ДОЛЕЦКАЯ: Вот оно, детское начало.

МИРОНОВ: Плюс у Уилсона нет отдыха, привычного людям досуга, он вечно в работе, находит вдохновение во всем. Помню, у него были первые репетиции в Москве в ноябре в прошлом году. На улице ливень, к театру не подъехать, всюду потоки воды. Уилсон заходит в кабинет, садится и говорит: «Я сегодня в отеле подошел к окну, отодвинул занавеску, смотрю – все серое». Я ему: «Ну а чего вы хотели в Москве глубокой осенью?» А он подходит к окну, смотрит на эту привычную нам всем промозглую ноябрьскую сырость и серость, и восхищается: «Сколько оттенков!»

ДОЛЕЦКАЯ: Наш человек.

МИРОНОВ: Не то слово.

ДОЛЕЦКАЯ: Кстати, ты сам-то сказки любишь?

МИРОНОВ: Обожаю. И фантастику.

ДОЛЕЦКАЯ: Научную?

МИРОНОВ: Да. «Гиперболоид инженера Гарина», «Голова профессора Доуэля», «Остров погибших кораблей».

ДОЛЕЦКАЯ: А сказка любимая есть?

МИРОНОВ: «Золотой ключик».

ДОЛЕЦКАЯ: А сказочный персонаж?

МИРОНОВ: Конек-горбунок.

ДОЛЕЦКАЯ: Помнишь первый спектакль, на котором ты оказался?

МИРОНОВ: «Маленькая Баба-Яга» в постановке саратовского ТЮЗа.
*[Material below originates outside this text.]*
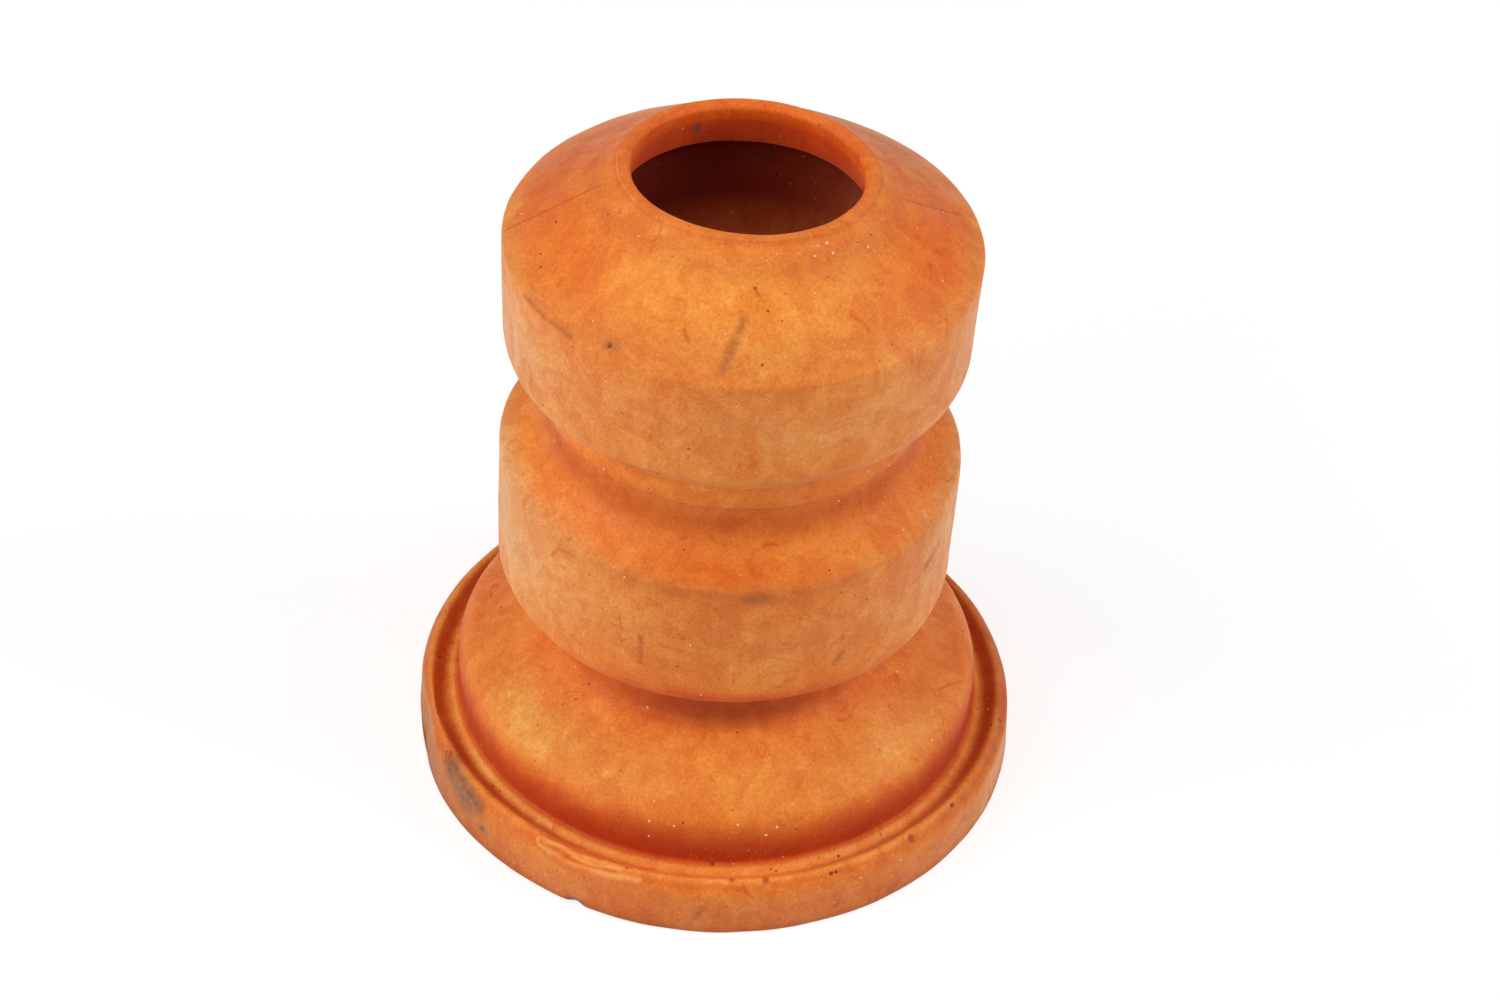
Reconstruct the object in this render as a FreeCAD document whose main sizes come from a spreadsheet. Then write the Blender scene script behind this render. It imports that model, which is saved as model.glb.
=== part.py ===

Там играла потрясающая актриса. Боже, как это было талантливо! Играла бы другая, не такая талантливая, я бы, наверное, милиционером стал.

ДОЛЕЦКАЯ: И последний вопрос: как думаешь, спектакль «Сказки Пушкина» будут воспринимать именно как сказки? Или как арт-театральный перформанс?

МИРОНОВ: В сказке обычно есть мораль. Здесь я ее не вижу, или она есть, но без назидательности. В финале «Сказки о рыбаке и рыбке» старик обнимает свою старуху, дуру старую, потому что любит ее, не смотря ни на что. И у меня возникает вопрос: почему до такого унижения надо было дойти старику? Почему он не плюнет, не уйдет от своей старухи вздорной? К сказкам вообще много вопросов. И это хорошо.